Task details:
Repeat the material below exactly, line for line.

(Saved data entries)
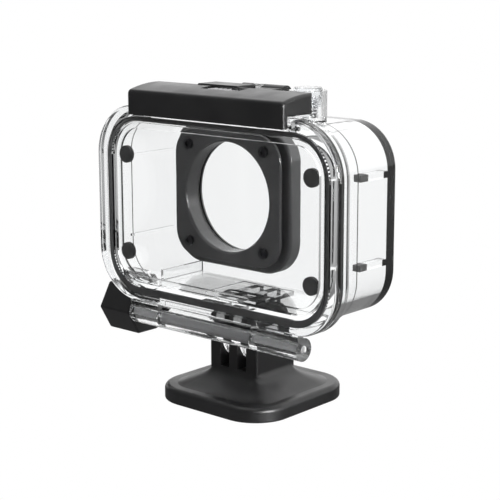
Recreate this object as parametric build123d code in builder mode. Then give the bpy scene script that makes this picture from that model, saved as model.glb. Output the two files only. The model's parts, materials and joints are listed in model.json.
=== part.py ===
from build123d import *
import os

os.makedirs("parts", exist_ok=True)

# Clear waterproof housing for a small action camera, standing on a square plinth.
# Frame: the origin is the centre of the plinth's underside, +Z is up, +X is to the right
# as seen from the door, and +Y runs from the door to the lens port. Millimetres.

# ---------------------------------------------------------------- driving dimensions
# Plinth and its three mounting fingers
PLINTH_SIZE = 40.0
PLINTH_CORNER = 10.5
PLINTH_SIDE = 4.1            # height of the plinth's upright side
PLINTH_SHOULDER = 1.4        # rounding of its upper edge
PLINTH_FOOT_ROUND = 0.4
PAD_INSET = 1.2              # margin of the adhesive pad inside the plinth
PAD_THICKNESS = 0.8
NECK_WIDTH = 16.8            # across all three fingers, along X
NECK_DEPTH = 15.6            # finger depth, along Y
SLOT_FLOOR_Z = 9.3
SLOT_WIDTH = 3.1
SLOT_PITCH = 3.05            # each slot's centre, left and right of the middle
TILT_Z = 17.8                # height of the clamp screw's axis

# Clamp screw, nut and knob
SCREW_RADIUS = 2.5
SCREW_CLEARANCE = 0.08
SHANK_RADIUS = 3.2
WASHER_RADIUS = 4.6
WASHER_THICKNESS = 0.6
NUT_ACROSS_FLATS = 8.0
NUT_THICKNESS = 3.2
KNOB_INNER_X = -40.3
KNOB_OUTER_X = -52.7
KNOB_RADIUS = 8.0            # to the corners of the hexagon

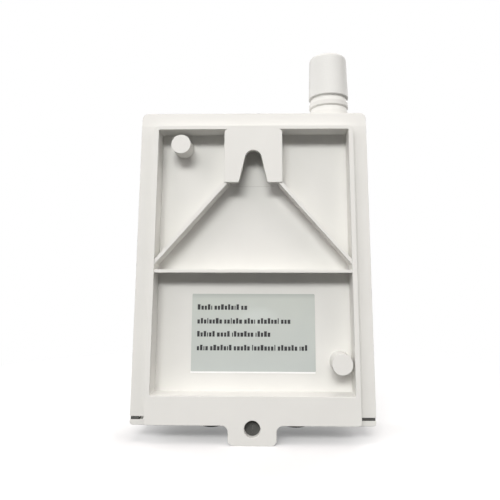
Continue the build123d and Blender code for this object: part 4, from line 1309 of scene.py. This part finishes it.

Answer to this problem:
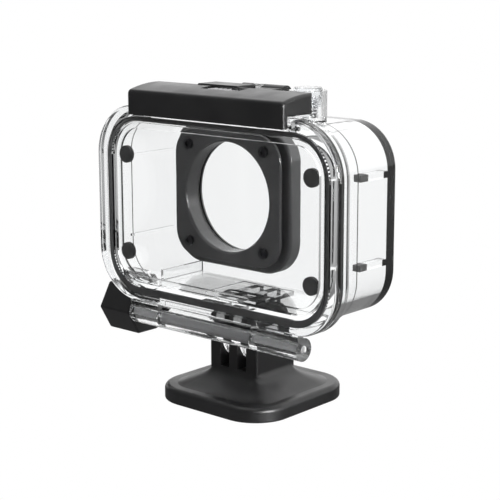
Recreate this object as parametric build123d code in builder mode. Then give the bpy scene script that makes this picture from that model, saved as model.glb. Output the two files only. The model's parts, materials and joints are listed in model.json.
=== part.py ===
from build123d import *
import os

os.makedirs("parts", exist_ok=True)

# Clear waterproof housing for a small action camera, standing on a square plinth.
# Frame: the origin is the centre of the plinth's underside, +Z is up, +X is to the right
# as seen from the door, and +Y runs from the door to the lens port. Millimetres.

# ---------------------------------------------------------------- driving dimensions
# Plinth and its three mounting fingers
PLINTH_SIZE = 40.0
PLINTH_CORNER = 10.5
PLINTH_SIDE = 4.1            # height of the plinth's upright side
PLINTH_SHOULDER = 1.4        # rounding of its upper edge
PLINTH_FOOT_ROUND = 0.4
PAD_INSET = 1.2              # margin of the adhesive pad inside the plinth
PAD_THICKNESS = 0.8
NECK_WIDTH = 16.8            # across all three fingers, along X
NECK_DEPTH = 15.6            # finger depth, along Y
SLOT_FLOOR_Z = 9.3
SLOT_WIDTH = 3.1
SLOT_PITCH = 3.05            # each slot's centre, left and right of the middle
TILT_Z = 17.8                # height of the clamp screw's axis

# Clamp screw, nut and knob
SCREW_RADIUS = 2.5
SCREW_CLEARANCE = 0.08
SHANK_RADIUS = 3.2
WASHER_RADIUS = 4.6
WASHER_THICKNESS = 0.6
NUT_ACROSS_FLATS = 8.0
NUT_THICKNESS = 3.2
KNOB_INNER_X = -40.3
KNOB_OUTER_X = -52.7
KNOB_RADIUS = 8.0            # to the corners of the hexagon

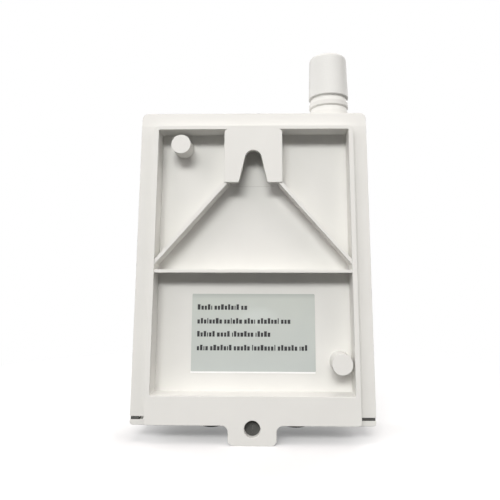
Continue the build123d and Blender code for this object: part 4, from line 1309 of scene.py. This part finishes it.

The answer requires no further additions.